---------- PROVIDED MATERIAL ----------
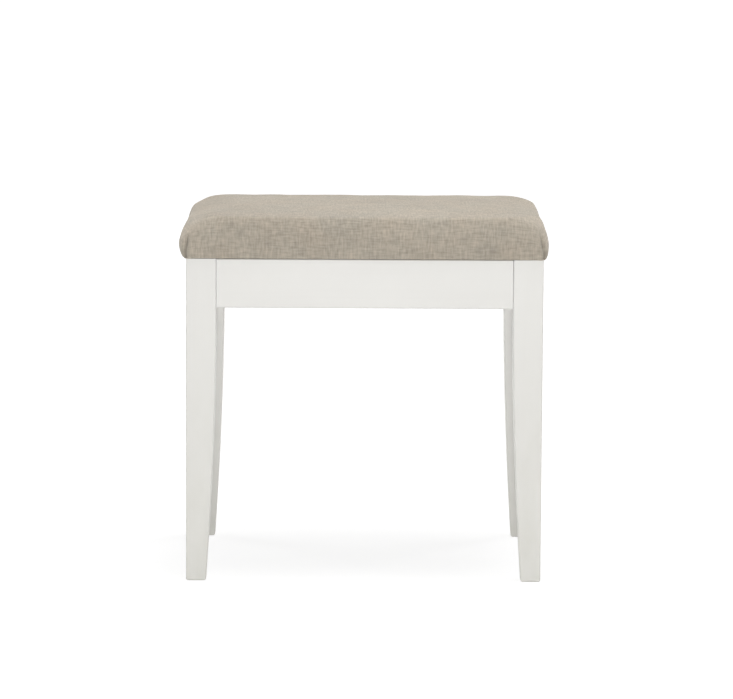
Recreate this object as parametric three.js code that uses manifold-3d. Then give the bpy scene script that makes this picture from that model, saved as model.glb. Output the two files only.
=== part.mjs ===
// A vanity stool: four tapered legs, four rails and an upholstered seat pad that drops on top.
// Lengths are in millimetres, +Z is up and the front faces -Y.
// The origin lies on the floor, under the middle of the frame.
import * as THREE from 'three';
import { mergeVertices } from 'three/addons/utils/BufferGeometryUtils.js';
import Module from 'manifold-3d';

const wasm = await Module();
wasm.setup();

// Frame, over the outer faces of the legs
const frameWidth = 450;
const frameDepth = 340;
const frameHeight = 411;

// Clearance between pieces that meet, and how far a cutter runs past a face
const gap = 0.3;
const overrun = 2;

// Legs: square at the head, tapered on the two inner faces by a shallow curve
const legHeadSize = 38;
const legFootSize = 25;
const legArris = 1.5;
const footChamfer = 1.5;
const taperPower = 1.8;
const taperSteps = 9;
const arrisSteps = 4;

// Rails, almost flush with the outer faces of the legs
const railHeight = 62;
const railThickness = 20;
const railSetback = 0.5;
const railArris = 1.5;
const railEndArris = 1;
const railArrisSteps = 4;
const railEndSteps = 2;

// Dowels, two in each joint of rail and leg
const dowelDiameter = 8;
const dowelLength = 30;
const dowelChamfer = 1;
const dowelEdgeDistance = 13;

// Corner blocks, one across each inner corner of the frame
const blockHeight = 40;
const blockDrop = 8;
const blockWing = 42;
const blockTip = 4;

// Hanger bolt, washer and nut that pull each leg to its corner block
const boltDiameter = 6;
const boltBite = 24;
const boltEnd = 5;
const boltChamfer = 0.8;
const washerDiameter = 18;
const washerThickness = 1.5;
const nutWidth = 10;
const nutHeight = 5;

// Wood screws: block to rail, and block to seat board
const screwDiameter = 4;
const screwHeadDiameter = 8;
const screwHeadHeight = 2.6;
const screwTip = 4;
const recessWidth = 4.4;
const recessSlot = 1;
const recessDepth = 1.4;
const railScrewInset = 29.7;
const railScrewGrip = 10;
const railScrewBite = 13;
const seatScrewInset = 17.7;
const seatScrewOffset = 13;
const seatScrewBite = 9.5;

// Seat board
const boardThickness = 12;
const boardSetback = 3;
const boardCornerRadius = 5;

// Upholstered pad: side profile, from the hem under the board, over the bulge, to the crowned top
const fabricThickness = 1.2;
const hemWidth = 28;
const tuckInset = 1.5;
const tuckHandle = 5;
const tuckRise = 11;
const bulge = 8;
const bulgeHeight = 19;
const edgeRise = 14;
const edgeRun = 16;
const edgeSoftness = 5;
const padHeight = 52.6;
const topInset = 150;
const crownRise = 4.5;
const edgeDip = 1.2;
const sideDraw = 2;

// Upholstered pad: plan corners, which grow rounder towards the top
const hemCornerRadius = 4;
const bulgeCornerRadius = 16;
const topCornerRadius = 60;

// Pad outline and profile resolution
const padCornerSteps = 5;
const padLongSteps = 7;
const padShortSteps = 5;
const tuckSteps = 3;
const edgeSteps = 4;
const topSteps = 4;
const drawPower = 4;
const liftPower = 3;

// Dust cover inside the hem
const dustCoverThickness = 0.6;

// Sides of round pieces and of their holes
const dowelSides = 12;
const screwSides = 10;
const boltSides = 12;
const washerSides = 16;
const hexSides = 6;

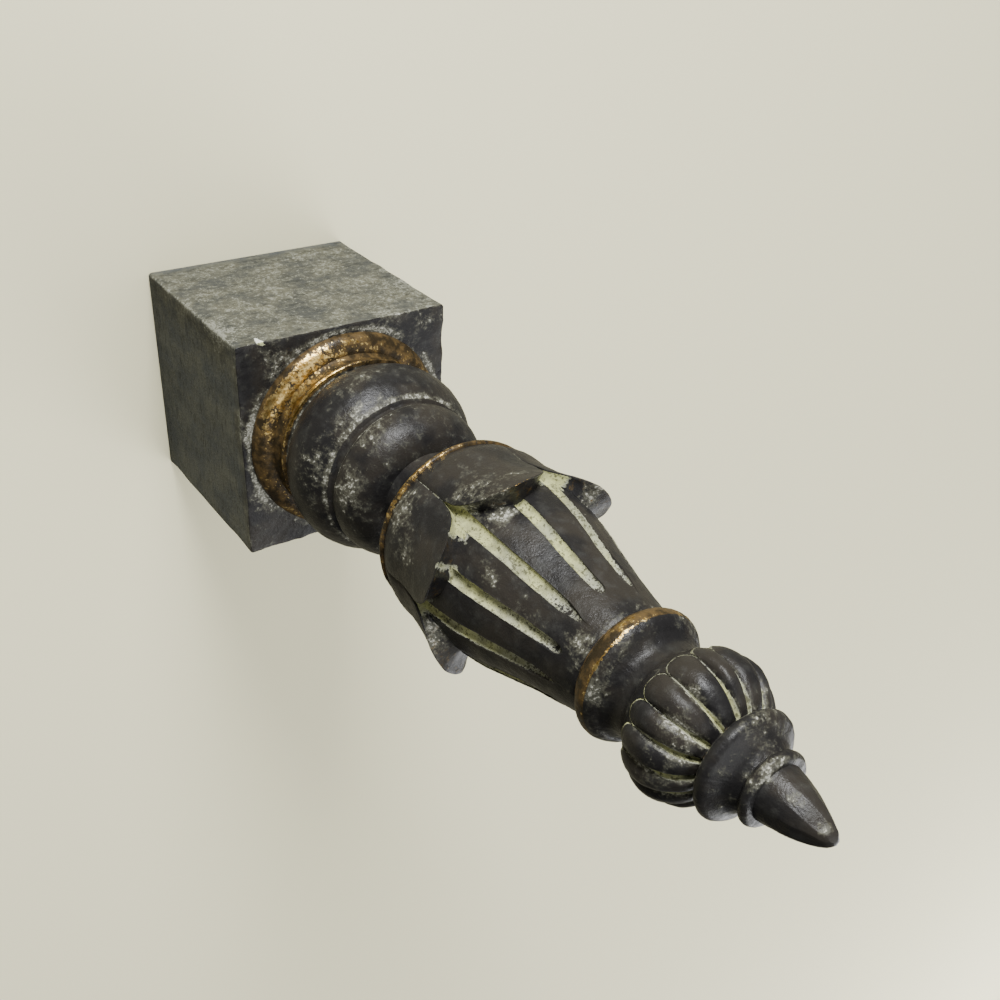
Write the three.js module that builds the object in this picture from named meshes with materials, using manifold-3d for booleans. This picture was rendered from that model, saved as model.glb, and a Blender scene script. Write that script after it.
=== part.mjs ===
// A painted and gilded roof finial: a square plinth with a turned and carved shaft, standing on
// its plinth. Millimetres, +Z along the shaft towards the tip, origin at the centre of the underside.
// The shaft is made as a turner and a carver would: each stretch is turned on a lathe, the leaves,
// flutes and gadroons are cut into it, and all of it is one solid.

import * as THREE from 'three';
import { mergeVertices } from 'three/addons/utils/BufferGeometryUtils.js';
import Module from 'manifold-3d';

const wasm = await Module();
wasm.setup();

// Plinth: the side of a four-inch post.
const plinthSide = 90;
const plinthHeight = 88;
const plinthCornerRadius = 1.4;
const plinthEdgeBevel = 0.7;

// Gilt ring on the plinth: a convex band, a cove and a small fillet.
const ringFootRadius = 41.4;
const ringBandHeight = 5.4;
const ringBandTopRadius = 34.6;
const ringCoveRadius = 33.6;
const ringCoveHeight = 6.6;
const ringFilletRadius = 34.7;
const ringFilletHeight = 1.2;

// Ball, the quirk cut round it, and the smaller shoulder above.
const ballRadius = 37.6;
const ballRound = 20.2;
const ballFootAngle = 44.5;
const ballTopAngle = 47.7;
const quirkHeight = 4.6;
const quirkDepth = 1.7;
const quirkLip = 0.6;
const shoulderRadius = 30.8;
const shoulderHeight = 15.4;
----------
Print out every record again, exactly and in full.

◆ **ANSWER TO THIS EXERCISE**
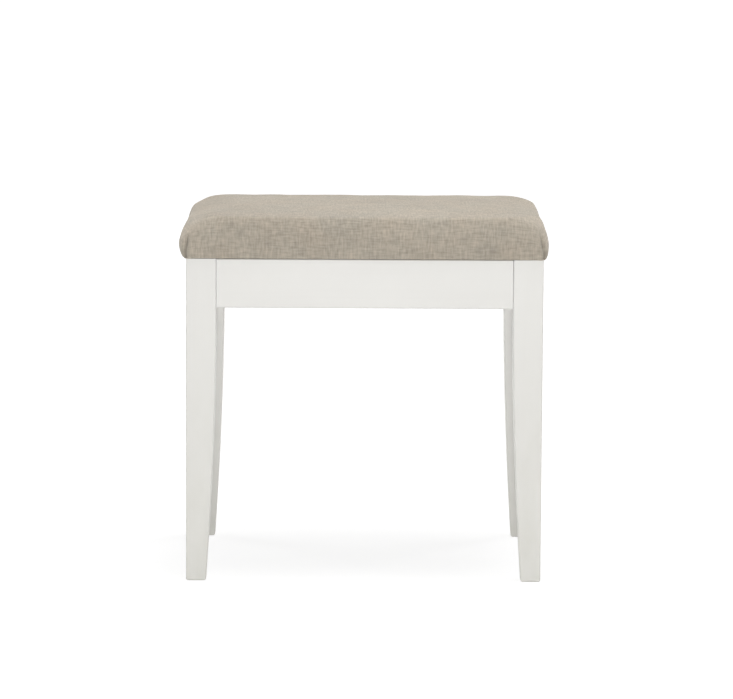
Recreate this object as parametric three.js code that uses manifold-3d. Then give the bpy scene script that makes this picture from that model, saved as model.glb. Output the two files only.
=== part.mjs ===
// A vanity stool: four tapered legs, four rails and an upholstered seat pad that drops on top.
// Lengths are in millimetres, +Z is up and the front faces -Y.
// The origin lies on the floor, under the middle of the frame.
import * as THREE from 'three';
import { mergeVertices } from 'three/addons/utils/BufferGeometryUtils.js';
import Module from 'manifold-3d';

const wasm = await Module();
wasm.setup();

// Frame, over the outer faces of the legs
const frameWidth = 450;
const frameDepth = 340;
const frameHeight = 411;

// Clearance between pieces that meet, and how far a cutter runs past a face
const gap = 0.3;
const overrun = 2;

// Legs: square at the head, tapered on the two inner faces by a shallow curve
const legHeadSize = 38;
const legFootSize = 25;
const legArris = 1.5;
const footChamfer = 1.5;
const taperPower = 1.8;
const taperSteps = 9;
const arrisSteps = 4;

// Rails, almost flush with the outer faces of the legs
const railHeight = 62;
const railThickness = 20;
const railSetback = 0.5;
const railArris = 1.5;
const railEndArris = 1;
const railArrisSteps = 4;
const railEndSteps = 2;

// Dowels, two in each joint of rail and leg
const dowelDiameter = 8;
const dowelLength = 30;
const dowelChamfer = 1;
const dowelEdgeDistance = 13;

// Corner blocks, one across each inner corner of the frame
const blockHeight = 40;
const blockDrop = 8;
const blockWing = 42;
const blockTip = 4;

// Hanger bolt, washer and nut that pull each leg to its corner block
const boltDiameter = 6;
const boltBite = 24;
const boltEnd = 5;
const boltChamfer = 0.8;
const washerDiameter = 18;
const washerThickness = 1.5;
const nutWidth = 10;
const nutHeight = 5;

// Wood screws: block to rail, and block to seat board
const screwDiameter = 4;
const screwHeadDiameter = 8;
const screwHeadHeight = 2.6;
const screwTip = 4;
const recessWidth = 4.4;
const recessSlot = 1;
const recessDepth = 1.4;
const railScrewInset = 29.7;
const railScrewGrip = 10;
const railScrewBite = 13;
const seatScrewInset = 17.7;
const seatScrewOffset = 13;
const seatScrewBite = 9.5;

// Seat board
const boardThickness = 12;
const boardSetback = 3;
const boardCornerRadius = 5;

// Upholstered pad: side profile, from the hem under the board, over the bulge, to the crowned top
const fabricThickness = 1.2;
const hemWidth = 28;
const tuckInset = 1.5;
const tuckHandle = 5;
const tuckRise = 11;
const bulge = 8;
const bulgeHeight = 19;
const edgeRise = 14;
const edgeRun = 16;
const edgeSoftness = 5;
const padHeight = 52.6;
const topInset = 150;
const crownRise = 4.5;
const edgeDip = 1.2;
const sideDraw = 2;

// Upholstered pad: plan corners, which grow rounder towards the top
const hemCornerRadius = 4;
const bulgeCornerRadius = 16;
const topCornerRadius = 60;

// Pad outline and profile resolution
const padCornerSteps = 5;
const padLongSteps = 7;
const padShortSteps = 5;
const tuckSteps = 3;
const edgeSteps = 4;
const topSteps = 4;
const drawPower = 4;
const liftPower = 3;

// Dust cover inside the hem
const dustCoverThickness = 0.6;

// Sides of round pieces and of their holes
const dowelSides = 12;
const screwSides = 10;
const boltSides = 12;
const washerSides = 16;
const hexSides = 6;

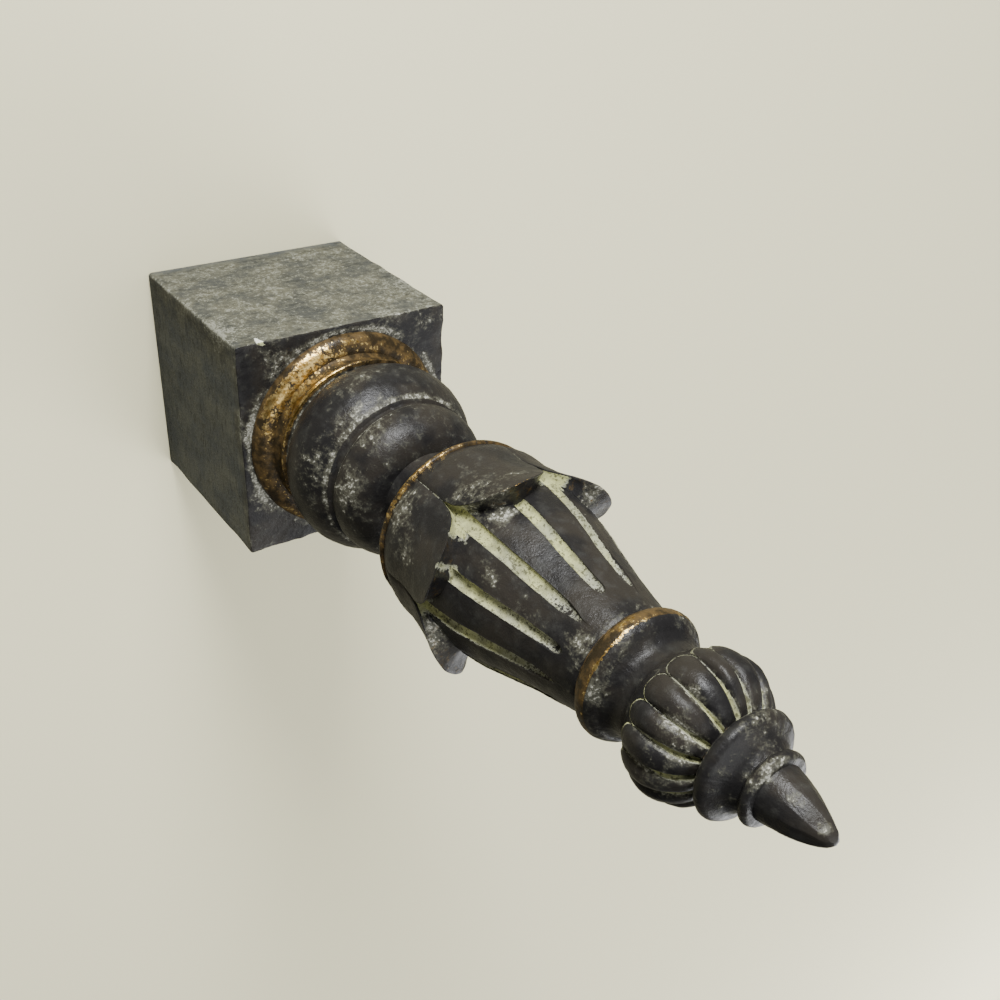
Write the three.js module that builds the object in this picture from named meshes with materials, using manifold-3d for booleans. This picture was rendered from that model, saved as model.glb, and a Blender scene script. Write that script after it.
=== part.mjs ===
// A painted and gilded roof finial: a square plinth with a turned and carved shaft, standing on
// its plinth. Millimetres, +Z along the shaft towards the tip, origin at the centre of the underside.
// The shaft is made as a turner and a carver would: each stretch is turned on a lathe, the leaves,
// flutes and gadroons are cut into it, and all of it is one solid.

import * as THREE from 'three';
import { mergeVertices } from 'three/addons/utils/BufferGeometryUtils.js';
import Module from 'manifold-3d';

const wasm = await Module();
wasm.setup();

// Plinth: the side of a four-inch post.
const plinthSide = 90;
const plinthHeight = 88;
const plinthCornerRadius = 1.4;
const plinthEdgeBevel = 0.7;

// Gilt ring on the plinth: a convex band, a cove and a small fillet.
const ringFootRadius = 41.4;
const ringBandHeight = 5.4;
const ringBandTopRadius = 34.6;
const ringCoveRadius = 33.6;
const ringCoveHeight = 6.6;
const ringFilletRadius = 34.7;
const ringFilletHeight = 1.2;

// Ball, the quirk cut round it, and the smaller shoulder above.
const ballRadius = 37.6;
const ballRound = 20.2;
const ballFootAngle = 44.5;
const ballTopAngle = 47.7;
const quirkHeight = 4.6;
const quirkDepth = 1.7;
const quirkLip = 0.6;
const shoulderRadius = 30.8;
const shoulderHeight = 15.4;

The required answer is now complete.